Members of PG escorted the coffin of former President Mugabe upon its arrival in Harare International Airport following his death in Singapore in the latter half of the summer of 2019.

===2017 Coup===
During the 2017 Zimbabwean coup d'état, President Mugabe ordered tanks to surround the Presidential Guard barracks across the capital. As a result, then Brigadier General Anselem Nhamo Sanyatwe secretly renounced his allegiance to Mugabe and replaced loyal troops with substitutes handpicked by Sanyatwe.
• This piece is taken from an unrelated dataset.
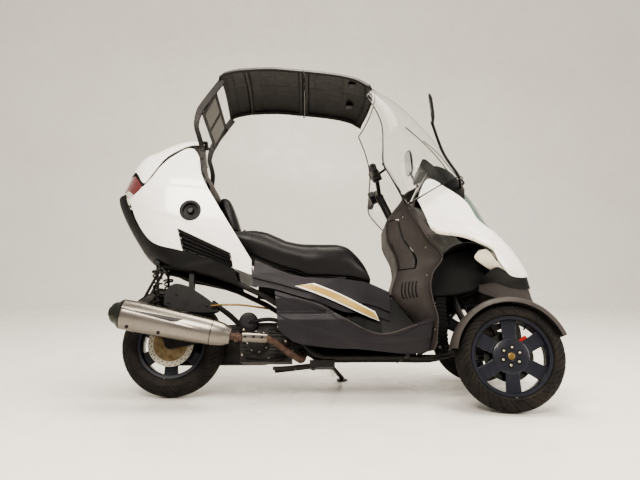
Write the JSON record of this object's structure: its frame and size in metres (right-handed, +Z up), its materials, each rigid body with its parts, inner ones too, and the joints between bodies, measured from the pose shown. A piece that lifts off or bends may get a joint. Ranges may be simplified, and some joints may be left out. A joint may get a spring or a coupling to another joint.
{
  "type": "three-wheel motor scooter with roof",
  "caption": "Leaning motor scooter with paired front wheels, windscreen, folding roof, stepped seat and rear trunk, parked on its side stand.",
  "frame": {"origin": "on the floor under the middle of the parked machine's bounding box", "axes": "+X towards the front wheels, +Y to the machine's left, +Z up; the machine leans 15 degrees to its left"},
  "size_m": [2.1486, 1.1131, 1.6674],
  "materials": {
    "bar_black": "satin black",
    "black_plastic": "matt black moulded plastic",
    "cast_engine": "dull cast aluminium with grime",
    "clear_screen": "clear sheet",
    "disc_steel": "worn disc steel",
    "exhaust_steel": "warm brushed steel",
    "fender_plastic": "warm grey moulded plastic",
    "frame_paint": "satin black paint with dust",
    "grey_plastic": "dark grey moulded plastic with a fine grain",
    "lamp_glass": "clear lamp cover with a green tint",
    "red_lens": "red lens",
    "rim_paint": "dark navy painted alloy",
    "roof_skin": "dark moulded roof shell",
    "seat_cover": "dark grey seat cover",
    "shock_paint": "black painted coil spring",
    "smoked_glass": "smoked sheet",
    "tyre_rubber": "black rubber",
    "white_paint": "pearl white gloss paint"
  },
  "bodies": {
    "body": {"frame": "frame_paint", "engine": "cast_engine", "swing_arm": "frame_paint", "rear_shocks": "shock_paint", "rear_mudguard": "black_plastic", "muffler": "exhaust_steel", "exhaust_pipe": "exhaust_steel", "air_box": "black_plastic", "tail_panels": "white_paint", "tail_trim": "black_plastic", "tail_lamps": "red_lens", "trunk_box": "black_plastic", "seat_bucket": "black_plastic", "backrest": "seat_cover", "stand_bracket": "frame_paint", "side_covers": "grey_plastic", "floor_boards": "black_plastic", "belly_pans": "grey_plastic", "leg_shield": "grey_plastic", "front_cowl": "white_paint", "cowl_top": "black_plastic", "headlamp": "lamp_glass", "chin": "grey_plastic", "arch_liners": "black_plastic", "radiator": "black_plastic", "windscreen": "clear_screen", "wiper": "black_plastic", "mirrors": "black_plastic", "roof_rear": "roof_skin", "roof_frame": "black_plastic", "rear_panes": "smoked_glass", "instrument_pod": "grey_plastic", "suspension_arms": "frame_paint"},
    "rear_wheel": {"rear_rim": "rim_paint", "rear_tyre": "tyre_rubber", "rear_disc": "disc_steel"},
    "wheel_right": {"front_rim_right": "rim_paint", "front_tyre_right": "tyre_rubber"},
    "wheel_left": {"front_rim_left": "rim_paint", "front_tyre_left": "tyre_rubber"},
    "knuckle_right": {"knuckle_right": "frame_paint", "fender_right": "fender_plastic"},
    "knuckle_left": {"knuckle_left": "frame_paint", "fender_left": "fender_plastic"},
    "handlebar": {"handlebar": "bar_black"},
    "seat": {"seat": "seat_cover"},
    "trunk_lid": {"trunk_lid": "white_paint"},
    "glove_lid": {"glove_lid": "grey_plastic"},
    "roof_front": {"roof_front": "roof_skin"},
    "side_stand": {"side_stand": "frame_paint"},
    "centre_stand": {"centre_stand": "frame_paint"}
  },
  "joints": [
    {"name": "rear_wheel_spin", "type": "hinge", "parent": "body", "child": "rear_wheel", "pos_m": [-0.7625, -0.13008, 0.24454], "axis": [0, 0.9659, -0.2588], "continuous": true},
    {"name": "front_wheel_spin_right", "type": "hinge", "parent": "knuckle_right", "child": "wheel_right", "pos_m": [0.80709, -0.44237, 0.23689], "axis": [0.0872, 0.9623, -0.2578], "continuous": true},
    {"name": "front_wheel_spin_left", "type": "hinge", "parent": "knuckle_left", "child": "wheel_left", "pos_m": [0.82191, 0.17817, 0.23706], "axis": [0.0872, 0.9623, -0.2578], "continuous": true},
    {"name": "steer", "type": "hinge", "parent": "body", "child": "handlebar", "pos_m": [0.25577, 0.085, 1.04719], "axis": [-0.4067, 0.2364, 0.8824], "range_deg": [-25, 35]},
    {"name": "steer_right", "type": "hinge", "parent": "body", "child": "knuckle_right", "pos_m": [0.8145, -0.36058, 0.21498], "axis": [0, 0.2588, 0.9659], "range_deg": [-25, 35]},
    {"name": "steer_left", "type": "hinge", "parent": "body", "child": "knuckle_left", "pos_m": [0.8145, 0.09638, 0.25898], "axis": [0, 0.2588, 0.9659], "range_deg": [-25, 35]},
    {"name": "seat_lift", "type": "hinge", "parent": "body", "child": "seat", "pos_m": [0.1875, -0.05636, 0.51967], "axis": [0, 0.9659, -0.2588], "range_deg": [0, 50]},
    {"name": "trunk_lid_lift", "type": "hinge", "parent": "body", "child": "trunk_lid", "pos_m": [-0.6425, 0.14604, 1.27502], "axis": [0, 0.9659, -0.2588], "range_deg": [0, 60]},
    {"name": "glove_lid_swing", "type": "hinge", "parent": "body", "child": "glove_lid", "pos_m": [0.3744, -0.15831, 0.74576], "axis": [-0.2303, 0.2519, 0.94], "range_deg": [0, 80]},
    {"name": "roof_fold", "type": "hinge", "parent": "body", "child": "roof_front", "pos_m": [-0.1225, 0.24316, 1.63749], "axis": [0, -0.9659, 0.2588], "range_deg": [0, 150]},
    {"name": "side_stand_swing", "type": "hinge", "parent": "body", "child": "side_stand", "pos_m": [-0.0175, -0.02599, 0.16161], "axis": [-0.17, 0.9425, 0.2878], "range_deg": [0, 120]},
    {"name": "centre_stand_swing", "type": "hinge", "parent": "body", "child": "centre_stand", "pos_m": [-0.0725, -0.15678, 0.14489], "axis": [0, -0.9659, 0.2588], "range_deg": [0, 80]}
  ],
  "couplings": [
    {"joint": "steer_right", "follows": "steer", "ratio": 1},
    {"joint": "steer_left", "follows": "steer", "ratio": 1}
  ]
}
Unaware of this shift, Mugabe left his headquarters en route to his residence, during which his convoy was attacked by two army trucks carrying fifteen armed members of the PG, with their faces concealed by black masks. Those same soldiers disarmed the Central Intelligence Organisation agents with Mugabe at the time and put them under arrest.

Sanyatwe retired in February 2019 and was appointed as the ambassador to Tanzania.

==Structure==
The brigade is organized into the following units located in Harare:

- 1 Presidential Guard Battalion - based at the State House (nicknamed the State House Battalion)
- 2 Presidential Guard Battalion - based at Dzivarasekwa Barracks

The brigade headquarters is based currently at Dzivarasekwa Barracks in Harare and is led by Brigadier General Fidelis Mhonda.

==Duties==
In its current role, it serves as a Household Division-like service for the President of Zimbabwe. It is primarily responsible for guarding the area around State House, which is the presidential residence.
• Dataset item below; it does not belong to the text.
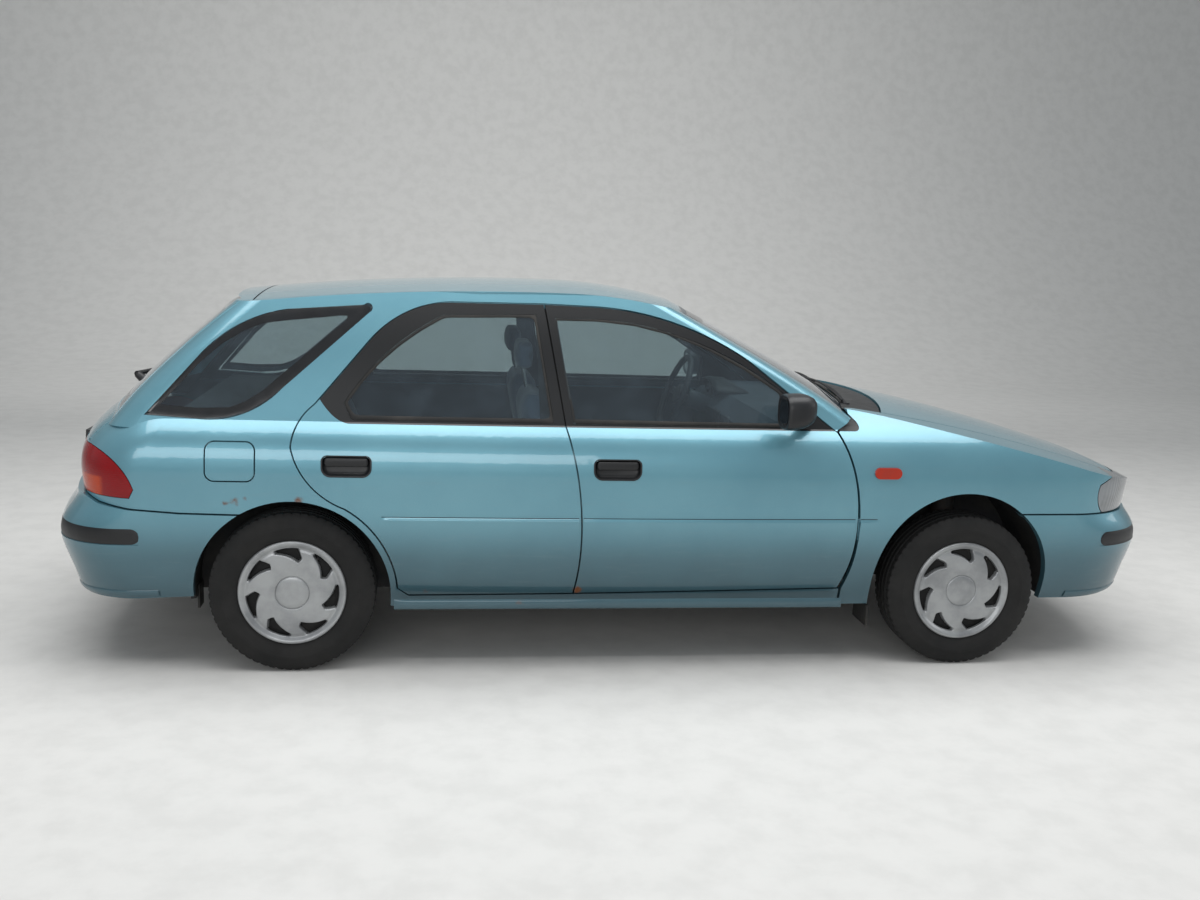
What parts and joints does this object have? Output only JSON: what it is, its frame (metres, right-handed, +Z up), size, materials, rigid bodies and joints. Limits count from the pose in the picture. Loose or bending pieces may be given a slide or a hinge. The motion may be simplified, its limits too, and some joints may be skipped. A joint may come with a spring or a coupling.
{
  "type": "five-door hatchback",
  "caption": "Small family car with side-hinged doors, a sloping tailgate, a bonnet, a filler flap, steered front wheels and plastic wheel covers; everything rolls, turns or opens.",
  "frame": {"origin": "on the ground below the middle of the car, midway between the axles", "axes": "+X towards the front bumper, +Y towards the car's left side, +Z up"},
  "size_m": [4.3451, 1.92, 1.4072],
  "materials": {
    "body_paint": "metallic gloss",
    "black_trim": "satin",
    "clear_glass": "clear",
    "black_edged_glass": "clear",
    "lamp_clear": "ribbed",
    "lamp_red": "gloss",
    "lamp_amber": "gloss",
    "underbody": "matt",
    "cast_metal": "rough",
    "steel": "satin",
    "seat_cloth": "woven",
    "cabin_plastic": "grained",
    "tyre_rubber": "matt",
    "flap_rubber": "matt",
    "cover_silver": "satin",
    "axle_paint": "rough"
  },
  "bodies": {
    "body": {"floor_pan": "underbody", "boot_floor": "underbody", "engine_bay": "underbody", "side_frame_right": "body_paint", "side_frame_left": "body_paint", "roof_panel": "body_paint", "wing_right": "body_paint", "wing_left": "body_paint", "front_bumper": "body_paint", "rear_bumper": "body_paint", "windscreen": "clear_glass", "quarter_windows": "black_edged_glass", "cowl_panel": "black_trim", "grille": "black_trim", "headlamps": "lamp_clear", "tail_lamps": "lamp_red", "side_repeaters": "lamp_amber", "engine": "cast_metal", "exhaust": "steel", "fuel_tank": "black_trim", "front_axle": "axle_paint", "rear_axle": "axle_paint", "dashboard": "cabin_plastic", "front_seats": "seat_cloth", "rear_seat": "seat_cloth", "parcel_shelf": "cabin_plastic", "mud_flaps": "flap_rubber"},
    "door_front_right": {"door_front_right": "body_paint", "window_front_right": "clear_glass", "fittings_front_right": "black_trim"},
    "door_front_left": {"door_front_left": "body_paint", "window_front_left": "clear_glass", "fittings_front_left": "black_trim"},
    "door_rear_right": {"door_rear_right": "body_paint", "window_rear_right": "clear_glass", "fittings_rear_right": "black_trim"},
    "door_rear_left": {"door_rear_left": "body_paint", "window_rear_left": "clear_glass", "fittings_rear_left": "black_trim"},
    "tailgate": {"tailgate": "body_paint", "tailgate_glass": "clear_glass"},
    "bonnet": {"bonnet": "body_paint"},
    "fuel_flap": {"fuel_flap": "body_paint"},
    "steering_wheel": {"steering_wheel": "cabin_plastic"},
    "knuckle_right": {"knuckle_right": "axle_paint"},
    "knuckle_left": {"knuckle_left": "axle_paint"},
    "wheel_front_right": {"wheel_front_right": "cover_silver", "tyre_front_right": "tyre_rubber"},
    "wheel_front_left": {"wheel_front_left": "cover_silver", "tyre_front_left": "tyre_rubber"},
    "wheel_rear_right": {"wheel_rear_right": "cover_silver", "tyre_rear_right": "tyre_rubber"},
    "wheel_rear_left": {"wheel_rear_left": "cover_silver", "tyre_rear_left": "tyre_rubber"}
  },
  "joints": [
    {"name": "door_front_right_hinge", "type": "hinge", "parent": "body", "child": "door_front_right", "pos_m": [0.819, -0.845, 0.6], "axis": [0, 0, 1], "range_deg": [0, 65]},
    {"name": "door_front_left_hinge", "type": "hinge", "parent": "body", "child": "door_front_left", "pos_m": [0.819, 0.845, 0.6], "axis": [0, 0, -1], "range_deg": [0, 65]},
    {"name": "door_rear_right_hinge", "type": "hinge", "parent": "body", "child": "door_rear_right", "pos_m": [-0.228, -0.845, 0.6], "axis": [0, 0, 1], "range_deg": [0, 65]},
    {"name": "door_rear_left_hinge", "type": "hinge", "parent": "body", "child": "door_rear_left", "pos_m": [-0.228, 0.845, 0.6], "axis": [0, 0, -1], "range_deg": [0, 65]},
    {"name": "tailgate_hinge", "type": "hinge", "parent": "body", "child": "tailgate", "pos_m": [-1.418, 0, 1.357], "axis": [0, 1, 0], "range_deg": [0, 85]},
    {"name": "bonnet_hinge", "type": "hinge", "parent": "body", "child": "bonnet", "pos_m": [0.945, 0, 0.966], "axis": [0, -1, 0], "range_deg": [0, 50]},
    {"name": "fuel_flap_hinge", "type": "hinge", "parent": "body", "child": "fuel_flap", "pos_m": [-1.3795, -0.8225, 0.773], "axis": [0, 0, 1], "range_deg": [0, 90]},
    {"name": "steer_right", "type": "hinge", "parent": "body", "child": "knuckle_right", "pos_m": [1.26, -0.66, 0.295], "axis": [0, 0, 1], "range_deg": [-33, 33]},
    {"name": "steer_left", "type": "hinge", "parent": "body", "child": "knuckle_left", "pos_m": [1.26, 0.66, 0.295], "axis": [0, 0, 1], "range_deg": [-33, 33]},
    {"name": "steering_wheel_turn", "type": "hinge", "parent": "body", "child": "steering_wheel", "pos_m": [0.329, 0.35, 0.9], "axis": [0.9397, 0, -0.342], "range_deg": [-541, 541]},
    {"name": "wheel_front_right_roll", "type": "hinge", "parent": "knuckle_right", "child": "wheel_front_right", "pos_m": [1.26, -0.725, 0.295], "axis": [0, 1, 0], "continuous": true},
    {"name": "wheel_front_left_roll", "type": "hinge", "parent": "knuckle_left", "child": "wheel_front_left", "pos_m": [1.26, 0.725, 0.295], "axis": [0, 1, 0], "continuous": true},
    {"name": "wheel_rear_right_roll", "type": "hinge", "parent": "body", "child": "wheel_rear_right", "pos_m": [-1.26, -0.725, 0.295], "axis": [0, 1, 0], "continuous": true},
    {"name": "wheel_rear_left_roll", "type": "hinge", "parent": "body", "child": "wheel_rear_left", "pos_m": [-1.26, 0.725, 0.295], "axis": [0, 1, 0], "continuous": true}
  ],
  "couplings": [
    {"joint": "steer_left", "follows": "steer_right", "ratio": 1},
    {"joint": "steering_wheel_turn", "follows": "steer_right", "ratio": -16.364}
  ]
}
It also mounts the guard of honour on behalf of the Zimbabwe Defence Forces during events of state. Events where the guard of honour provided by the PG includes Defence Forces Day festivities, Heroes` Day, the Independence Day Parade, and the Opening of Parliament. More recently, it mounted the guard of honour during the Inauguration of Emmerson Mnangagwa.

Some of the state arrival ceremonies during state visits the PG has provided guards of honour for have included those for Chinese President Xi Jinping and Tanzanian President John Magufuli.

==Characteristics==
===Uniform===
The unit wear their yellow berets to tell them apart from the rest of the Zimbabwean military. The mounted element of the unit parades in Pith helmet as headgear.

===Flag===
The flag of the Presidential Guard of Zimbabwe consists of a beige background, with three equal horizontal stripes of red, green and red, and the centre having a shield which contains a white wreath beneath a bird, over which are two brown rifles in saltire.

==Controversies==
- Lieutenant Colonel Samson Murombo, the commander of 1 Presidential Guard Battalion, was sidelined from commanding the Defence Forces Day Parade as a result of a fallout with First Lady Auxillia Mnangagwa. In leaked audio, Mnangagwa accused Murombo of spying on her amid tensions between her husband and sections of the military. She also challenged him to a physical showdown and later broke down pleading for him to spare her life. Murombo would later be dismissed from his position in January 2020.
- There were reports of Presidential Guards participating in the violence that resulted from the 2018 Zimbabwean general election. This came despite reported presidential orders for military personnel to not be on the streets during this period. A year after the shootings, the United States Department of State publicly sanctioned Major General (Retired) Anselem Nhamo Sanyatwe and his spouse.
- A Presidential Guard, identified as "Private Mugadu", fired 30 shots into the air at the presidential residence before being apprehended as he was about to reload his gun. This incident resulted in the suspension of Lieutenant Colonel Murombo from his post.
- A member of the Presidential Guard was accused of stealing 119 laptops and three desktop computers belonging to former President Robert Mugabe. The soldier was cleared on the unlawful entry charge, and was fined 200 dollars for possessing stolen property.
- In 2017, a group of guardsmen allegedly convinced a gang of armed robbers, who broke into a businessman's residence, to surrender $91,000 USD under the guise of Operation Restore Legacy.
- Three high-ranking members of the PG as well as former ZBC anchor Musorowegomo Mukosi allegedly assaulted 15 villagers and forcefully tried to take the Chin gold mine in Mount Darwin. All four were later granted a bail of 500 dollars each.